• RECORDS FOR THIS EXERCISE:
---------------
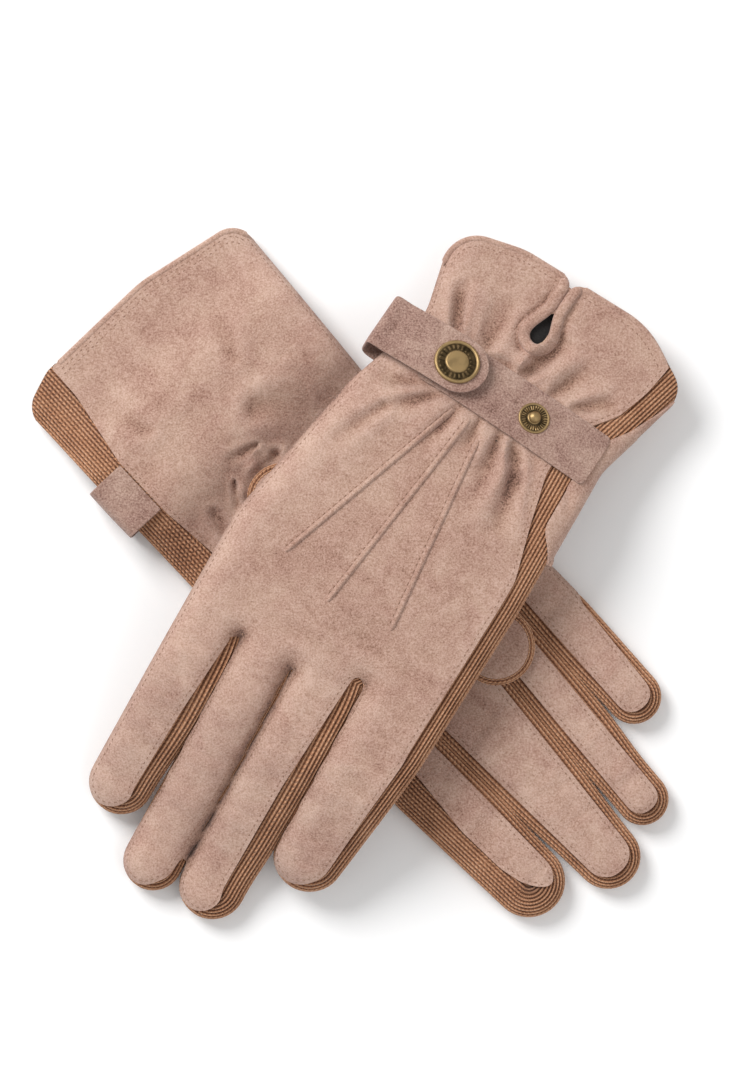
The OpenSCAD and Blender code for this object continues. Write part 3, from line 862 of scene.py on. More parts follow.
def makeThumb(hand):
    outline = Outline(thumbDiscs[hand], 1.0)
    (bx, by, br), (tx, ty, tr) = thumbDiscs[hand]
    margin, step = 17, thumb["step"]
    x, y = np.meshgrid(np.arange(min(bx, tx) - margin, max(bx, tx) + margin, step),
                       np.arange(by - margin, ty + margin, step), indexing="ij")
    depth, _ = outline.fields(x, y)
    # where the thumb would bend, from its root to a quarter of the way to its tip: worked out, but nothing
    # here uses it
    bend = {"start": tuple(toRow(hand, bx, by - 6, thumb["middle"][hand])),
            "end": tuple(toRow(hand, bx + (tx - bx) * 0.25, by + (ty - by) * 0.25, thumb["middle"][hand]))}
    for part, up in (("pad", -backUp[hand]), ("back", backUp[hand])):
        sx, sy, quads, triangles = cutGrid(depth - thumb["inset"][part], x, y, step)
        own, _ = outline.fields(sx, sy)
        creases = 0.35 * softNoise(sx, sy, 9.0, 5) + 0.14 * softNoise(sx / 9, sy / 3.4, 1.0, 6)
        out = rounded(own, thumb["rim"], thumb["half"]) + thumb["out"] + creases * smoothStep(0, 5, own)
        if up < 0:
            quads, triangles = quads[:, ::-1], triangles[:, ::-1]
        piece = makePiece(f"{hand}_thumb_{part}_suede", toRow(hand, sx, sy, thumbMiddle(hand, sy) + up * out),
                          [quads, triangles], [suede, cutSuede])
        thicken(piece, 0.8, 1)
        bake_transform(piece)
        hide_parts(f"{hand}_thumb_{part}")

    def widths(up, points, station, normal):
        return np.full(len(points), thumb["inset"]["back" if up == backUp[hand] else "pad"] + knit["tuck"])

    def height(x, y, h, side):
        return thumbMiddle(hand, y) + h

    piece = wrapStrip(f"{hand}_thumb_gusset_knit", hand, outline, (0, outline.length), widths, thumb,
                      knit["across"], ribsOut, height, knitted)
    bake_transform(piece)
    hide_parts(f"{hand}_thumb_gusset")


# the wrist strap, in its own frame: u across the wrist, v along the glove, w out of its back
strap = {
    "width": 20.0, "thick": 1.0, "wave": 0.12,
    "studBand": {"from": -34.0, "to": 32.0, "w": 1.05, "corner": 1.8},
    "tabLevel": 4.65, "tabEnd": 22.0,                         # w of the tab, and u of its round end
    "wrap": {"side": 51.6, "palm": 38.0, "corner": 2.2},      # where it turns round the index side
    "studs": (-8.5, 23.0), "capAt": 23.0,
    "bendFrom": 44.0,                                         # where the tab starts to bend as it opens
}


def roundedPath(corners, radii, step):
    # straight runs between corners in the (u, w) plane, each corner an arc of its own radius
    corners = np.array(corners, float)
    points = [corners[:1]]
    t = np.linspace(0, 1, 9)[:, None]
    for a, b, c, r in zip(corners, corners[1:], corners[2:], radii):
        p, q = (a - b) / np.linalg.norm(a - b), (c - b) / np.linalg.norm(c - b)
        points.append(b + p * r * (1 - t) ** 2 + q * r * t ** 2)
    points = np.vstack([*points, corners[-1:]])
    run = runAlong(points)
    return placesAt(points, run, np.append(np.arange(0, run[-1], step), run[-1]))


def leatherBand(name, hand, path, halfWidth):
    # a flat band: at each path point a rounded oblong across it, half width by thickness
    d = np.gradient(path, axis=0)
    d /= np.hypot(d[:, 0], d[:, 1])[:, None]
    nu, nw = -d[:, 1], d[:, 0]
    a = np.linspace(0, 2 * math.pi, 56, endpoint=False)
    across = np.sign(np.cos(a)) * np.abs(np.cos(a)) ** 0.45
    out = np.sign(np.sin(a)) * np.abs(np.sin(a)) ** 0.35 * strap["thick"] / 2
    v = halfWidth[:, None] * across
    lift = strap["wave"] * softNoise(path[:, :1], v, 7.0, 41 if hand == "left" else 43)
    n = out * np.minimum(halfWidth[:, None] / 0.8, 1) + lift
    u = path[:, :1] + nu[:, None] * n
    w = path[:, 1:] + nw[:, None] * n
    points, faces = closedRings(strapToRow(hand, u, v, w), 0)
    piece = makePiece(name, points, faces, [strapSuede])
    outward(piece)
    piece.data.set_sharp_from_angle(angle=math.radians(48))
    return piece


def closedRings(points, first):
    # rings of points joined up, each end closed by triangles to a point in its middle
    rows, columns = points.shape[:2]
    points = points.reshape(-1, 3)
    ends = np.stack([points[:columns].mean(0), points[-columns:].mean(0)])
    ring, last = np.arange(columns), (rows - 1) * columns
    after = np.roll(ring, -1)
    start = np.stack([np.full(columns, rows * columns), after, ring], -1)
    stop = np.stack([np.full(columns, rows * columns + 1), ring + last, after + last], -1)
    faces = [gridFaces(rows, columns, closeColumns=True) + first, start + first, stop + first]
    return np.vstack([points, ends]), faces


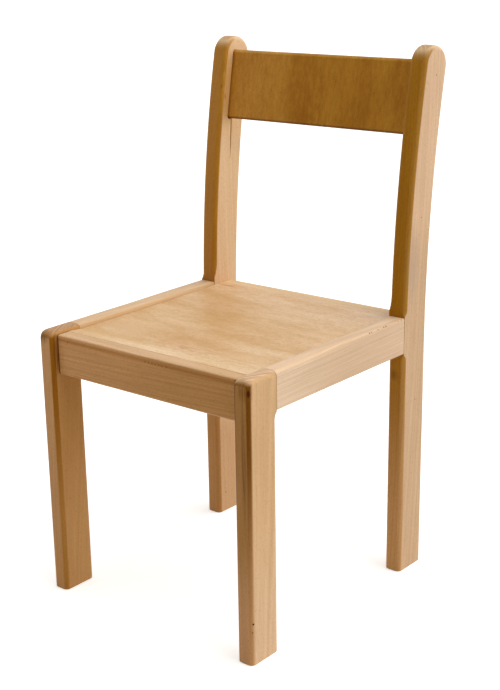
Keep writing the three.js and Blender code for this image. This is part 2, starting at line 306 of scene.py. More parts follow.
# %% [markdown]
# ## Drawing pieces in code
#
# Most members of a chair are long with one rounded section, so most meshes here are lofts: the section
# is drawn as a ring of points, again and again along the member, and faces join ring to ring. Each
# corner of a section has its own radius, which may change from ring to ring. That is how a routed edge
# can fade out in the wood. A subdivision surface would round everything alike, and a bevel modifier
# can't fade.

# %% Rings and lofts
def section(low, high, radii):
    """Points round a rectangle from its low corner, anticlockwise, each corner with its own radius."""
    corners = (
        (low[0], low[1], 1, 1), (high[0], low[1], -1, 1),
        (high[0], high[1], -1, -1), (low[0], high[1], 1, -1),
    )
    points = []
    for quarter, ((across, up, inward, upward), radius) in enumerate(zip(corners, radii)):
        for step in range(ROUND_STEPS + 1):
            turn = math.pi + math.pi / 2 * (quarter + step / ROUND_STEPS)
            points.append((
                across + radius * (inward + math.cos(turn)), up + radius * (upward + math.sin(turn)),
            ))
    return points


def loft(rings):
    """A closed skin over rings of points, with a flat face on each end."""
    skin = bmesh.new()
    rows = [[skin.verts.new(point) for point in ring] for ring in rings]
    for below, above in zip(rows, rows[1:]):
        for here, there in zip(range(len(below)), [*range(1, len(below)), 0]):
            skin.faces.new((below[here], below[there], above[there], above[here]))
    skin.faces.new(rows[0])
    skin.faces.new(rows[-1])
    return skin


def steps(start, end, count):
    return [start + (end - start) * step / count for step in range(count + 1)]


def clamped(share):
    return min(max(share, 0.0), 1.0)


def smooth(share):
    """A share that leaves 0 and reaches 1 gently."""
    share = clamped(share)
    return share * share * (3 - 2 * share)


# %% From a skin to a piece of the chair
SHARP_ANGLE = math.radians(40)


def raw_piece(name, skin):
    """An object without a finish, which can still be cut."""
    bmesh.ops.recalc_face_normals(skin, faces=skin.faces)
    data = bpy.data.meshes.new(name)
    skin.to_mesh(data)
    skin.free()
    obj = bpy.data.objects.new(name, data)
    bpy.context.scene.collection.objects.link(obj)
    return obj


def cut(obj, cutter):
    """Cuts one object with another for good, and throws the cutter away."""
    boolean = obj.modifiers.new("cut", "BOOLEAN")
    boolean.operation = "DIFFERENCE"
    boolean.solver = "EXACT"
    boolean.object = cutter
    graph = bpy.context.evaluated_depsgraph_get()
    data = bpy.data.meshes.new_from_object(obj.evaluated_get(graph))
    obj.modifiers.remove(boolean)
    obj.data = data
    bpy.data.objects.remove(cutter)


def dress(obj, node, material):
    """The object stands for a piece of the frame, in its finish."""
    obj.data.shade_smooth()
    obj.data.set_sharp_from_angle(angle=SHARP_ANGLE)
    obj.data.materials.clear()
    obj.data.materials.append(material)
    weighted = obj.modifiers.new("flat faces stay flat", "WEIGHTED_NORMAL")
    weighted.keep_sharp = True
    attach(obj, "root")
    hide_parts(node)
    low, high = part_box(node)
    print(f"{node}: {len(obj.data.vertices)} points, {[round(1000 * side, 1) for side in high - low]} mm")


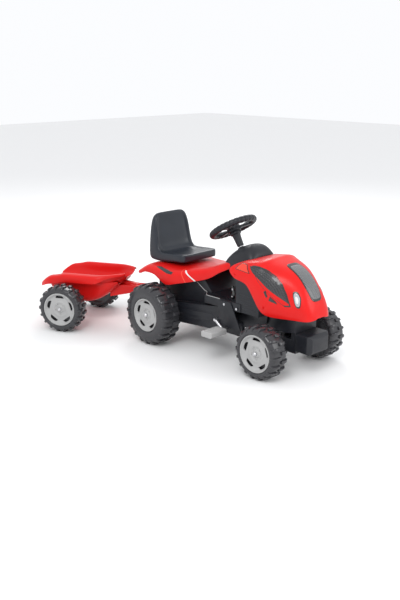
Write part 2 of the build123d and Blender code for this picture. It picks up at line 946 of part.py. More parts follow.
def steering_wheel():
    """The grip ring with three spokes and a hub."""
    plane = Plane(origin=COLUMN_TOP, z_dir=COLUMN_DOWN * -1, x_dir=COLUMN_BACK)
    shape = Torus(STEERING_RADIUS, GRIP_RADIUS)
    for angle in (0, 110, 250):
        spoke = Box(STEERING_RADIUS - 20, 20, 9, align=(Align.MIN, Align.CENTER, Align.CENTER))
        shape += Rot(0, 0, angle) * Pos(20, 0, -6) * spoke
    shape += Pos(0, 0, -9) * Cylinder(30, 26)
    shape -= Pos(0, 0, 4) * Cylinder(HORN_RADIUS + 0.5, 2 * (HORN_TRAVEL + 4))
    shape = plane * shape
    return shape - column_rod(-2, 200, COLUMN_RADIUS)


def horn_button():
    """The sprung button in the wheel's hub."""
    return column_rod(-8, -HORN_TRAVEL + 0.5, HORN_RADIUS)


def steering_collar():
    """The tapered sleeve below the steering wheel."""
    plane = Plane(origin=COLUMN_TOP + COLUMN_DOWN * 22, z_dir=COLUMN_DOWN)
    cone = Cone(23, 14, 66, align=(Align.CENTER, Align.CENTER, Align.MIN))
    return plane * cone - column_rod(0, 200, COLUMN_RADIUS)


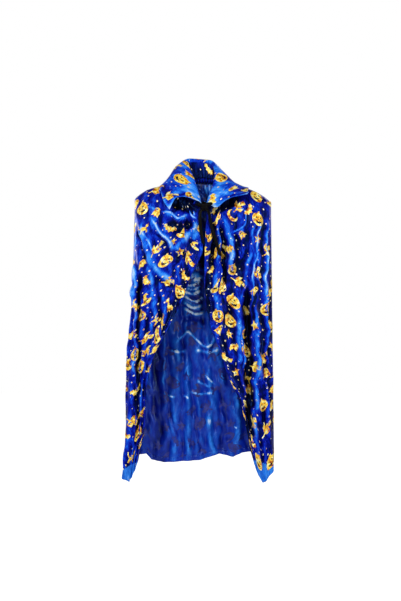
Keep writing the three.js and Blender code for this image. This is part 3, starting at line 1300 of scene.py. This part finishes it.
@dataclass
class FrontPanel(Panel):
    """A front panel, from the neck and shoulder to its pointed corner, with its facing."""

    side: Side = Side.LEFT
    edge: Points = ()
    hem: Points = ()
    rolled_out: float = 4.0
    turned_from: tuple[float, float] = (-800.0, -830.0)

    def build(self) -> None:
        """Hang the cloth from the block and raise its folds."""
        rows = self.block.rows
        u, v = np.meshgrid(np.linspace(0, 1, self.columns + 1), np.linspace(0, 1, rows + 1))
        a = 1 - u if self.side is Side.LEFT else u
        top_x = lerp(self.edge[0][1], self.side.value * self.block.shoulder_half, a)
        top_depth, top_z = self.block.top(top_x, False)
        z = lerp(top_z, np.interp(a, *zip(*self.hem)), v)
        crease = self.block.crease_x(self.side, z)
        run = lerp(read_down(self.edge, z), crease, a)
        # The side fold is round, and rolls out past its crease on the way down.
        roll = smooth((a - 0.62) / 0.28) * smooth((1 - a) / 0.1) * smooth((-60 - z) / 460)
        x = lerp(top_x, run, smooth((top_z - z) / 60)) + self.side.value * self.rolled_out * roll
        y = -self.block.depth(a, top_depth, top_z - z)
        base = np.stack([x, y, z], axis=2)
        held = smooth((1 - a) / 0.06) * smooth(v / 0.03)
        hang = smooth(v / 0.5)
        wave = np.sin(2 * math.pi * (4.2 * a + 0.35 * np.sin(4 * v))) * 3.2 * hang
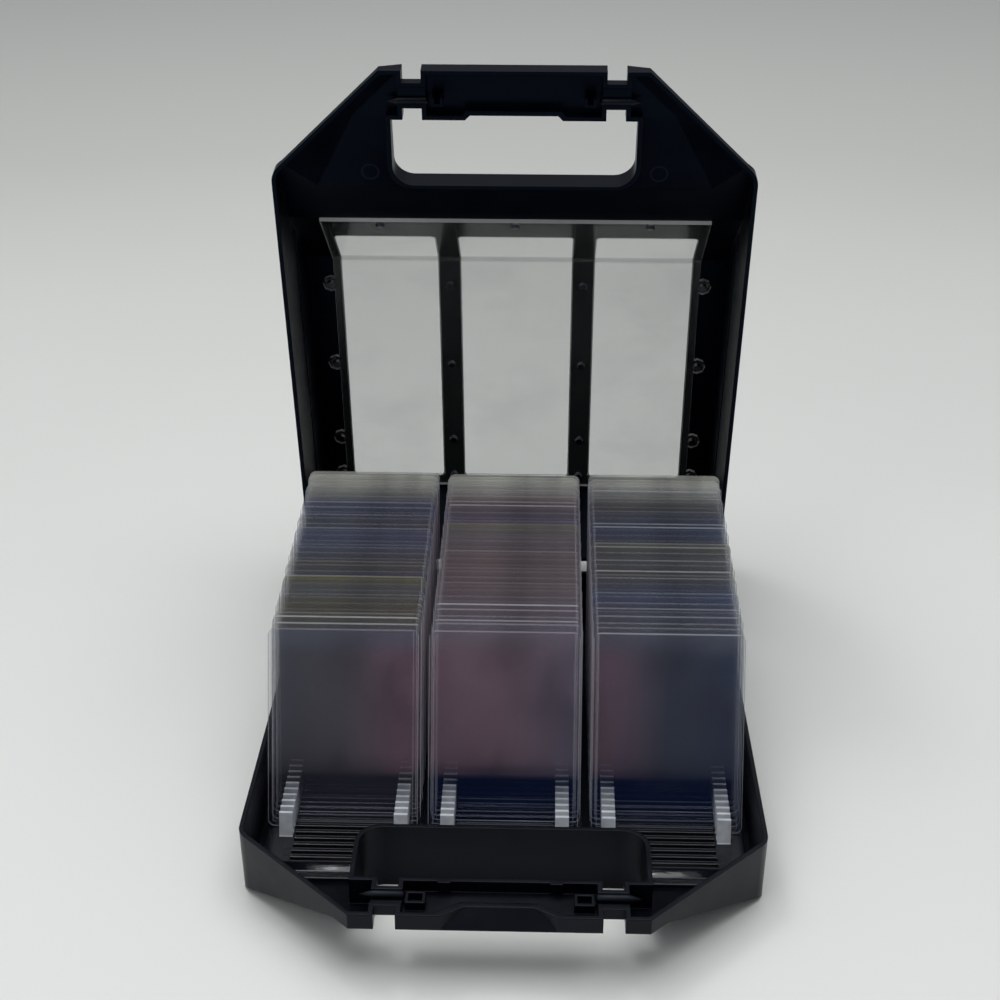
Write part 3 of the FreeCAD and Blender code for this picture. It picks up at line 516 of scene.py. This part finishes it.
def sleeve_edge():
    """Outline of a sleeve in its own plane, millimetres, corners rounded."""
    points = []
    half = SLEEVE_WIDE / 2
    corners = ((half, SLEEVE_TALL, 0), (-half, SLEEVE_TALL, 90), (-half, 0.0, 180), (half, 0.0, 270))
    for x, z, start in corners:
        cx = x - math.copysign(SLEEVE_CORNER, x)
        cz = z - SLEEVE_CORNER if z else SLEEVE_CORNER
        for step in range(SLEEVE_CORNER_STEPS + 1):
            turn = math.radians(start + 90 * step / SLEEVE_CORNER_STEPS)
            points.append((cx + SLEEVE_CORNER * math.cos(turn), cz + SLEEVE_CORNER * math.sin(turn)))
    return points


def sleeve_place(side, slot):
    """Where the base holds a sleeve: each leans back, and none stands quite in line.

    Sine steps that never fall together lift and shift the sleeves unevenly; the
    first of each row rests on the tray, at a shift of its own.
    """
    lean = math.radians(LEAN_FIRST + (LEAN_LAST - LEAN_FIRST) * slot / (SLEEVES_IN_ROW - 1))
    lift = SLEEVE_LIFT * (1 + math.sin(1.7 * slot + 2.0 * side)) if slot else 0.0
    shift = SLEEVE_SHIFT * math.sin(2.3 * slot + side) if slot else FIRST_SHIFT[side]
    z = TRAY_TOP + SLEEVE_CLEAR + lift + SLEEVE_THICK / 2 * math.sin(lean)
    y = FIRST_TOOTH + SLOT_PITCH * (slot + 1.5) - (SLOT_MID_Z - z) * math.tan(lean)
    centre = Vector((side * ROW_PITCH + shift, y, z)) * MM
    return Matrix.Translation(centre) @ Matrix.Rotation(-lean, 4, "X")


def pvc_face(name, left, middle, right, crest, shade, yellowed, yellow):
    """Clear calendered PVC plate, smoky from its dust and scratches and from a painted reflection of the
    room.

    left, middle and right are the tones across it, a painted reflection of the room;
    crest its two tones at the top and shade the one at its foot; the sleeve in slot yellowed is yellow.
    The map "plate" runs 0 to 1 over a plate, and "order" 0 to 1 along the row.
    """
    material, tree = new_material(name)
    place = add(tree, "UVMap", {"uv_map": "plate"})
    split = add(tree, "SeparateXYZ", None, {0: place.outputs[0]})
    # painted reflection: the tones across the plate are the room mirrored in it
    across = add(tree, "ValToRGB", None, {0: split.outputs["X"]})
    across.color_ramp.elements[0].position = 0.12
    across.color_ramp.elements[0].color = tone(left)
    across.color_ramp.elements[1].position = 0.9
    across.color_ramp.elements[1].color = tone(right)
    across.color_ramp.elements.new(0.5).color = tone(middle)
    # the weld shows as a pale line along both sides and the bottom
    centred = add(tree, "Math", {"operation": "SUBTRACT", 1: 0.5}, {0: split.outputs["X"]})
    off_centre = add(tree, "Math", {"operation": "ABSOLUTE"}, {0: centred.outputs[0]})
    from_side = add(tree, "Math", {"operation": "MULTIPLY_ADD", 1: -SLEEVE_WIDE, 2: SLEEVE_WIDE / 2},
                    {0: off_centre.outputs[0]})
    from_foot = add(tree, "Math", {"operation": "MULTIPLY", 1: SLEEVE_TALL}, {0: split.outputs["Y"]})
    nearest = add(tree, "Math", {"operation": "MINIMUM"},
                  {0: from_side.outputs[0], 1: from_foot.outputs[0]})
    off_weld = add(tree, "Math", {"operation": "SUBTRACT", 1: WELD_IN}, {0: nearest.outputs[0]})
    off_weld = add(tree, "Math", {"operation": "ABSOLUTE"}, {0: off_weld.outputs[0]})
    weld = add(tree, "MapRange", {1: 0.15, 2: 0.5, 3: 0.4, 4: 0.0}, {0: off_weld.outputs[0]})
    # painted highlight: the open top edge is rounded and polished, and is drawn as a bright
    # line, brighter on some sleeves than on others, and on the four foremost
    from_top = add(tree, "Math", {"operation": "SUBTRACT", 0: SLEEVE_TALL}, {1: from_foot.outputs[0]})
    lip_highlight = add(tree, "MapRange", {1: 0.4, 2: 0.7, 3: 1.0, 4: 0.0}, {0: from_top.outputs[0]})
    order = add(tree, "UVMap", {"uv_map": "order"})
    chance = add(tree, "TexWhiteNoise", None, {"Vector": order.outputs[0]})
    chance = add(tree, "Math", {"operation": "POWER", 1: 3.6}, {0: chance.outputs["Value"]})
    row = add(tree, "SeparateXYZ", None, {0: order.outputs[0]})
    foremost = add(tree, "Math", {"operation": "LESS_THAN", 1: 3.8 / SLEEVES_IN_ROW}, {0: row.outputs["X"]})
    chance = add(tree, "Math", {"operation": "MULTIPLY_ADD", 1: 0.35},
                 {0: foremost.outputs[0], 2: chance.outputs[0]})
    brightness = add(tree, "MapRange", {3: 0.09, 4: 0.8}, {0: chance.outputs[0]})
    lip_highlight = add(tree, "Math", {"operation": "MULTIPLY"}, {0: lip_highlight.outputs[0], 1: brightness.outputs[0]})
    # painted highlight: a pale outline where the plate's edges catch the light
    rim = add(tree, "MapRange", {1: 0.3, 2: 0.55, 3: 0.5, 4: 0.0}, {0: nearest.outputs[0]})
    weld_and_highlight_lines = add(tree, "Math", {"operation": "MAXIMUM"}, {0: weld.outputs[0], 1: lip_highlight.outputs[0]})
    weld_and_highlight_lines = add(tree, "Math", {"operation": "MAXIMUM"}, {0: weld_and_highlight_lines.outputs[0], 1: rim.outputs[0]})
    # dust and rubbing, with the painted reflection of the room that veils the plate, in patches of 36 mm
    scuff_place = add(tree, "TexCoord")
    scuff = add(tree, "TexNoise", {"Scale": 1 / (35.7 * MM), "Detail": 4.0, "Roughness": 0.6},
                {"Vector": scuff_place.outputs["Object"]})
    dust_and_reflection_veil = add(tree, "MapRange", {1: 0.35, 2: 0.75, 3: 0.2, 4: 0.28}, {0: scuff.outputs["Fac"]})
    # the top catches the light, warmer or cooler by the batch it came from
    batch_map = add(tree, "Mapping", {"Scale": (7.0, 9.0, 1.0)}, {"Vector": order.outputs[0]})
    batch = add(tree, "TexNoise", {"Scale": 1.0, "Detail": 1.0}, {"Vector": batch_map.outputs[0]})
    crests = add(tree, "ValToRGB", None, {0: batch.outputs["Fac"]})
    crests.color_ramp.elements[0].position = 0.38
    crests.color_ramp.elements[0].color = tone(crest[0])
    crests.color_ramp.elements[1].position = 0.6
    crests.color_ramp.elements[1].color = tone(crest[1])
    rise = add(tree, "MapRange", {1: 0.86, 2: 0.94, 3: 0.0, 4: 1.0}, {0: split.outputs["Y"]})
    lit = add(tree, "Mix", {"data_type": "RGBA"},
              {0: rise.outputs[0], 6: across.outputs[0], 7: crests.outputs["Color"]})
    # one older sleeve has yellowed
    apart = add(tree, "Math", {"operation": "SUBTRACT", 1: (yellowed + 0.5) / SLEEVES_IN_ROW},
                {0: row.outputs["X"]})
    apart = add(tree, "Math", {"operation": "ABSOLUTE"}, {0: apart.outputs[0]})
    old = add(tree, "Math", {"operation": "LESS_THAN", 1: 0.4 / SLEEVES_IN_ROW}, {0: apart.outputs[0]})
    body = add(tree, "Mix", {"data_type": "RGBA", 7: tone(yellow)}, {0: old.outputs[0], 6: lit.outputs[2]})
    # the rearmost tops stand free against the daylight
    rear = add(tree, "MapRange", {1: 29.5 / SLEEVES_IN_ROW, 2: 35.5 / SLEEVES_IN_ROW, 3: 0.0, 4: 1.0},
               {0: row.outputs["X"]})
    crown = add(tree, "MapRange", {1: 0.9, 2: 0.98, 3: 0.0, 4: 1.0}, {0: split.outputs["Y"]})
    free = add(tree, "Math", {"operation": "MULTIPLY"}, {0: rear.outputs[0], 1: crown.outputs[0]})
    body = add(tree, "Mix", {"data_type": "RGBA", 7: tone("#ecede2")},
               {0: free.outputs[0], 6: body.outputs[2]})
    # soft clouds, about 30 mm across, where the plates mirror the room
    cloud = add(tree, "TexNoise", {"Scale": 2.6, "Detail": 2.5, "Distortion": 0.6},
                {"Vector": place.outputs[0]})
    cloudy = add(tree, "MapRange", {1: 0.42, 2: 0.66, 3: 0.0, 4: 0.45}, {0: cloud.outputs["Fac"]})
    body = add(tree, "Mix", {"data_type": "RGBA", 7: tone("#3c3a46")},
               {0: cloudy.outputs[0], 6: body.outputs[2]})
    # the foot stands in the dark of the tray, below a quarter of the height
    foot = add(tree, "MapRange", {1: 0.255, 2: 0.285, 3: 1.0, 4: 0.0}, {0: split.outputs["Y"]})
    body = add(tree, "Mix", {"data_type": "RGBA", 7: tone(shade)}, {0: foot.outputs[0], 6: body.outputs[2]})
    # the weld and the painted highlights are drawn in one pale grey
    colour = add(tree, "Mix", {"data_type": "RGBA", 7: tone("#d2d4d8")},
                 {0: weld_and_highlight_lines.outputs[0], 6: body.outputs[2]})
    # how much of the film hides what is behind it: dust and the painted reflection of the room,
    # thinner at the foot, where the plate mirrors only the dark case
    thin_veil_at_foot = add(tree, "MapRange", {3: 1.0, 4: 0.4}, {0: foot.outputs[0]})
    film = add(tree, "Math", {"operation": "MULTIPLY"}, {0: dust_and_reflection_veil.outputs[0], 1: thin_veil_at_foot.outputs[0]})
    film = add(tree, "Math", {"operation": "MULTIPLY_ADD", 1: 0.34},
               {0: old.outputs[0], 2: film.outputs[0]})
    film = add(tree, "Math", {"operation": "MULTIPLY_ADD", 1: 0.3},
               {0: free.outputs[0], 2: film.outputs[0]})
    cover = add(tree, "Math", {"operation": "MAXIMUM"}, {0: film.outputs[0], 1: weld_and_highlight_lines.outputs[0]})
    gloss = add(tree, "MapRange", {1: 0.3, 2: 0.8, 3: 0.05, 4: 0.16}, {0: scuff.outputs["Fac"]})
    pvc = add(tree, "BsdfPrincipled", {"IOR": 1.54},
              {"Base Color": colour.outputs[2], "Roughness": gloss.outputs[0], "Alpha": cover.outputs[0]})
    add(tree, "OutputMaterial", None, {"Surface": pvc.outputs[0]})
    return material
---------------
• EXERCISE REQUIREMENTS: Extract, word for word, every line beginning with the one that holds "scene.py. More parts follow." and concluding with the one that holds "# can't fade.". Include both of those lines.

• EXPECTED OUTPUT:
Keep writing the three.js and Blender code for this image. This is part 2, starting at line 306 of scene.py. More parts follow.
# %% [markdown]
# ## Drawing pieces in code
#
# Most members of a chair are long with one rounded section, so most meshes here are lofts: the section
# is drawn as a ring of points, again and again along the member, and faces join ring to ring. Each
# corner of a section has its own radius, which may change from ring to ring. That is how a routed edge
# can fade out in the wood. A subdivision surface would round everything alike, and a bevel modifier
# can't fade.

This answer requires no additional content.